Imagine a part of your handle-sockets code blocks. That is, it does something which will cause the CPU to go check for other jobs to do, because it has to wait, say, for network, or disk, or some such. Let's say because you've put some database queries in there and you did not realize that DB queries use (possibly local, but still) networking and hit the disk. That'd be really bad: You have CPU resources aplenty to deal with those 1000 incoming requests, but your entire set of 8 threads are all waiting for the DB to do stuff, and whilst the CPU could be analysing packets and responses, it's got nothing left to do whatsoever and throttles down waiting for the ages it takes for the DB to fetch a record from disk.
Bad. So, do NOT call blocking code. Unfortunately, there are tons of methods in java (both in the java core libs as well as third party libraries) which block. They tend not to be documented. There's no real solution to this.

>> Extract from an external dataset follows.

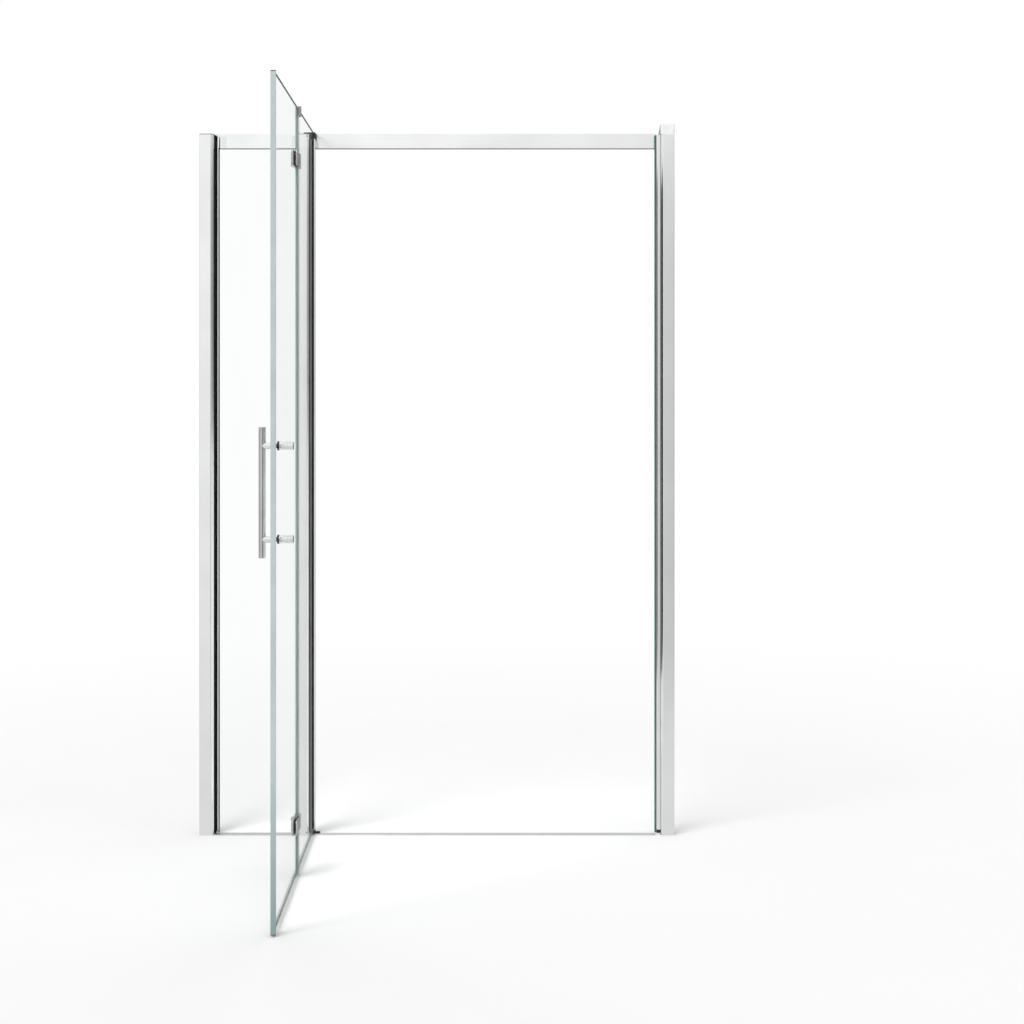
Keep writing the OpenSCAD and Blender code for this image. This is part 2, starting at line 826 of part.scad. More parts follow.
module hinge_pads(side) {
  on_door() for (zc = hinge_zs, y0 = [-half_t - pad_t, half_t]) at_hinge(side, zc) difference() {
    hinge_plate(y0, y0 + pad_t);
    hinge_screw_holes(hinge_screw_d / 2, y0 - 1, y0 + pad_t + 1);
  }
}

module inner_leaf_hinge_pads() {
  color("lightgray") hinge_pads(-1);
}

module outer_leaf_hinge_pads() {
  color("lightgray") hinge_pads(1);
}

module hinge_screws(side) {
  head = half_t + pad_t + inner_plate_t;
  on_door() for (zc = hinge_zs) at_hinge(side, zc) for (dz = [-1, 1])
    screw_y(screw_x, dz * screw_step / 2, hinge_screw_d, hinge_head_d, hinge_head_t,
      head, -half_t - pad_t - outer_plate_t + 1);
}

module inner_leaf_hinge_screws() {
  color("silver") hinge_screws(-1);
}

module outer_leaf_hinge_screws() {
  color("silver") hinge_screws(1);
}

module fold_pins() {
  color("silver") on_door() for (zc = hinge_zs)
    translate([inner_leaf_l, fold_axis_y, zc - plate_h / 2]) cylinder(r = fold_pin_r, h = plate_h);
}

// Outer leaf
handle_holes = [for (z = handle_zs) [handle_x, z, stud_d / 2 + 1]];

module outer_leaf_glass() {
  color("lightcyan", 0.4) on_door() difference() {
    box([outer_glass_start, -half_t, leaf_bottom], [outer_glass_end, half_t, leaf_top]);
    glass_holes(hinge_holes(1, glass_hole_r));
    glass_holes(handle_holes);
  }
}

module closing_seal() {
  outer = half_t + seal_wall;
  half = magnet_seal_t / 2;
  color("lightcyan") on_door() upright(leaf_clearance + cap_t, leaf_top - cap_t) {
    difference() {
      rect(outer_glass_end - closing_grip, outer_glass_end + joggle, -outer, outer);
      rect(outer_glass_end - closing_grip - 1, outer_glass_end + 1, -half_t, half_t);
    }
    difference() {
      round_rect(outer_glass_end, closed_end, -half, half, 1);
      rect(outer_glass_end + seal_wall, closed_end - magnet_t, -half + seal_wall, half - seal_wall);
    }
  }
}

module closing_seal_caps() {
  half = magnet_seal_t / 2;
  color("dimgray") on_door() for (z = [leaf_clearance, leaf_top - cap_t]) upright(z, z + cap_t)
    round_rect(outer_glass_end, closed_end, -half, half, 1);
}

module outer_leaf_drip_seal() {
  color("lightcyan") drip_seal(outer_glass_start, outer_glass_end - closing_grip - seal_gap);
}

// Handle
module handle_bar() {
  color("silver") on_door() translate([handle_x, -half_t - handle_out, handle_z - handle_l / 2]) {
    cylinder(r1 = handle_d / 2 - 1, r2 = handle_d / 2, h = 1);
    translate([0, 0, 1]) cylinder(d = handle_d, h = handle_l - 2);
    translate([0, 0, handle_l - 1]) cylinder(r1 = handle_d / 2, r2 = handle_d / 2 - 1, h = 1);
  }
}

module handle_standoffs() {
  color("silver") on_door() difference() {
    for (z = handle_zs) along_y(handle_x, z, standoff_d / 2, -half_t - handle_out, -half_t - washer_t, $fn);
    translate([handle_x, -half_t - handle_out, handle_z - handle_l]) cylinder(d = handle_d, h = 2 * handle_l);
    for (z = handle_zs) along_y(handle_x, z, stud_d / 2, -half_t - stud_out, 0);
  }
}

module handle_collars() {
  color("black") on_door() for (z = handle_zs) difference() {
    union() {
      along_y(handle_x, z, collar_d / 2, half_t, half_t + collar_t, $fn);
      along_y(handle_x, z, standoff_d / 2 + 1, -half_t - washer_t, -half_t, $fn);
    }
    along_y(handle_x, z, stud_d / 2, -half_t - collar_t, half_t + collar_t + 1);
    along_y(handle_x, z, stud_d / 2 + 1, -half_t, half_t);
  }
}

module handle_knobs() {
  y0 = half_t + collar_t;
  y1 = half_t + knob_l;
  color("silver") on_door() for (z = handle_zs) difference() {
    union() {
      along_y(handle_x, z, knob_d / 2, y0, y1 - 1, $fn);
      translate([handle_x, y1 - 1, z]) rotate([-90, 0, 0])
        cylinder(r1 = knob_d / 2, r2 = knob_d / 2 - 1, h = 1);
    }
    along_y(handle_x, z, stud_d / 2, y0 - 1, half_t + stud_in);
  }
}

module handle_studs() {
  color("dimgray") on_door() for (z = handle_zs)
    along_y(handle_x, z, stud_d / 2, -half_t - stud_out, half_t + stud_in);
}

wall_channel_left();
wall_channel_right();
pane_profile();
frame_profile_right();
strike_profile();
strike_seal();
profile_cap_left();
profile_cap_right();
profile_lock_screws();
top_rail();
rail_strip();
rail_brackets();
rail_screws();
pane_rail_pads();
threshold_bar();
threshold_end_cap();
threshold_strike_end();
strike_foot();
pane_base_bar();
pane_base_gasket();
hinge_post();
post_top_cap();
post_lip_seal();
fixed_pane();
pane_front_gasket();
pane_rear_gasket();
post_gasket();
upper_pivot_block();
lower_pivot_block();
upper_pivot_bush();
lower_pivot_bush();
pivot_block_screws();
inner_leaf_glass();
pivot_rail();
pivot_rail_gasket();
upper_pivot_pin();
lower_pivot_pin();
inner_leaf_drip_seal();
joint_seal();
joint_seal_cap();
inner_leaf_upper_knuckle();
inner_leaf_lower_knuckle();
inner_leaf_back_plates();
inner_leaf_hinge_pads();
inner_leaf_hinge_screws();
outer_leaf_glass();
closing_seal();
closing_seal_caps();
outer_leaf_drip_seal();
outer_leaf_upper_knuckle();
outer_leaf_lower_knuckle();
outer_leaf_back_plates();
outer_leaf_hinge_pads();
outer_leaf_hinge_screws();
fold_pins();
handle_bar();
handle_standoffs();
handle_collars();
handle_knobs();
handle_studs();
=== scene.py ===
import json
from math import cos, pi, radians, sin, tau

import bmesh
import bpy
from bpy.props import FloatProperty, FloatVectorProperty, PointerProperty
from mathutils import Matrix, Vector


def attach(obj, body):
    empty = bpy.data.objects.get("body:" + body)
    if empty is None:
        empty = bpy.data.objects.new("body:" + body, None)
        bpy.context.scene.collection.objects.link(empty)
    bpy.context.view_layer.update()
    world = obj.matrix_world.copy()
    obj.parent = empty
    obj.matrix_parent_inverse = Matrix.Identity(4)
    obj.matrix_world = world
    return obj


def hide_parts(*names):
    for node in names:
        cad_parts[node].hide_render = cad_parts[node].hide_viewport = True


bl_info = {
    "name": "Folding shower door",
    "version": (1, 0, 0),
    "blender": (4, 5, 0),
    "location": "3D Viewport > Sidebar > Shower Door",
    "description": "Builds the visible pieces, finishes, light and camera of a folding shower door",
    "category": "Object",
}

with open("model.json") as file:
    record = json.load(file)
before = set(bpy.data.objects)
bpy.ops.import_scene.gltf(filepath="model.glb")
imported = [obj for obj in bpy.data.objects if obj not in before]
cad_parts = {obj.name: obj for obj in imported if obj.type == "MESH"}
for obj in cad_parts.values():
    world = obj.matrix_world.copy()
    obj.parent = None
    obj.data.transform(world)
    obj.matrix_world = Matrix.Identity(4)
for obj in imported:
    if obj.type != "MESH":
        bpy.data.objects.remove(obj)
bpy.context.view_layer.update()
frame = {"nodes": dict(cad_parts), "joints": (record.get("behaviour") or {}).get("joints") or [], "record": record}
NODES = frame["nodes"]
JOINTS = {joint["name"]: joint for joint in frame["joints"]}
PIVOT = Vector(JOINTS["door_swing"]["pos_m"])
OPEN_ANGLE = radians(JOINTS["door_swing"]["range_deg"][1])
LEAF_TO_WORLD = Matrix.Translation((PIVOT.x, PIVOT.y, 0)) @ Matrix.Rotation(-OPEN_ANGLE, 4, "Z")
WORLD_TO_LEAF = LEAF_TO_WORLD.inverted()
STILL = Matrix.Identity(4)
RECORD = frame["record"]
BODY_OF = {node: body for body, nodes in RECORD["behaviour"]["bodies"].items() for node in nodes}
MM = 0.001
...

Some libraries do offer solutions, but if they do, it has to be in the 'callback' form: Take the DB query example: What you'd have to do is take that network socket, tell it that you're, at least for now, no longer interested in incoming data (you're already waiting for the DB to respond, there's no point in trying to process more incoming data for this socket); instead you want to associate (and the NIO api doesn't support this itself, you'd have to build some sort of framework) the DB connection itself as 'I am interested if this DB query has a response ready'. Java as a language does not lend itself to writing this way, you end up with 'callback hell', which is how javascript works. There are solutions to callback hell but it remains complicated, and java basically does not support them (for example, 'yield' is a thing that can help. Java does not support the yield concept).
Finally, there is performance: WHY do you want to get rid of threads?
Threads incur 2 major penalties:
The context switch. When the CPU has to jump to another thread (because the thread it was on needs to wait for disk or network data and thus has nothing to do right now), it needs to jump to another code location and figure out which memory tables to load into cache to run it.
The stack. Like just about every programming model, there is a bit of memory called 'the stack' which contains local variables and the location of the method that called you (and the method that called it, all the way down to your main method / Thread run method). If you get a stacktrace, you're looking at the effect of it. In java, every thread gets 1 stack, and all stacks are the same size. You can configure it with the -Xss
JVM argument and the minimum value is 1MB. Meaning, if you want 4000 threads simultaneously, that's 4GB worth of stack and that cannot be avoided (and then you need more memory for heap and such on top of this).
But, non-blocking isn't that much of a solution to either of those problems:
When moving to another handler because you've run out of data to process, you... also context switch. It's not a thread switch, but you still need to hop to a completely different page of memory, and on modern architecture, accessing a part of memory that isn't in the caches takes a long time. You're just trading in 'thread context switch' for 'memory page cache context switch', and you've gained nothing.
Let's say you're some sort of chat app, and you've received from one of the connected clients a message to send. You now need to query the DB to see if this user has the rights to post this message to the chat channel it intends to send it to, and also to see if there are any other follow-mode devices you need to update. Because that is a blocking operation you want to hop to another job whilst you wait. But you need to remember this state someplace: The sending user, the message, the results of your DB queries. In the threaded model, this data is automatically and implicitly taken care of for you: It's in that stack space. If you go full NIO, you need to manage this yourself, for example with ByteBuffers.
Yes, when you manually get to control the bytebuffers, you can make them precisely as large as they need to be, and generally that'll be far smaller than 1MB, so you can handle more simultaneous connections this way. or, you just toss a 64GB stick of RAM in your server.
The pragmatic upshot, then, is this:
NIO code is extremely difficult to write. Use abstractions like grizzly or netty because it's rocket science.
It's rarely faster.
You can have more simultaneous things going on, if the amount of data that needs to be tracked for connection/file/job/etc is low.
It's a bit like using assembler instead of C because you can technically squeeze more performance out of manually doing garbage collection instead of letting java do it for you. But there is a reason most people do not use assembler to program stuff in, even though it is theoretically faster. There is a reason the vast majority of web apps are written in java, or python, or node.js, or something else high level, and not an unmanaged language like C(++) or assembler.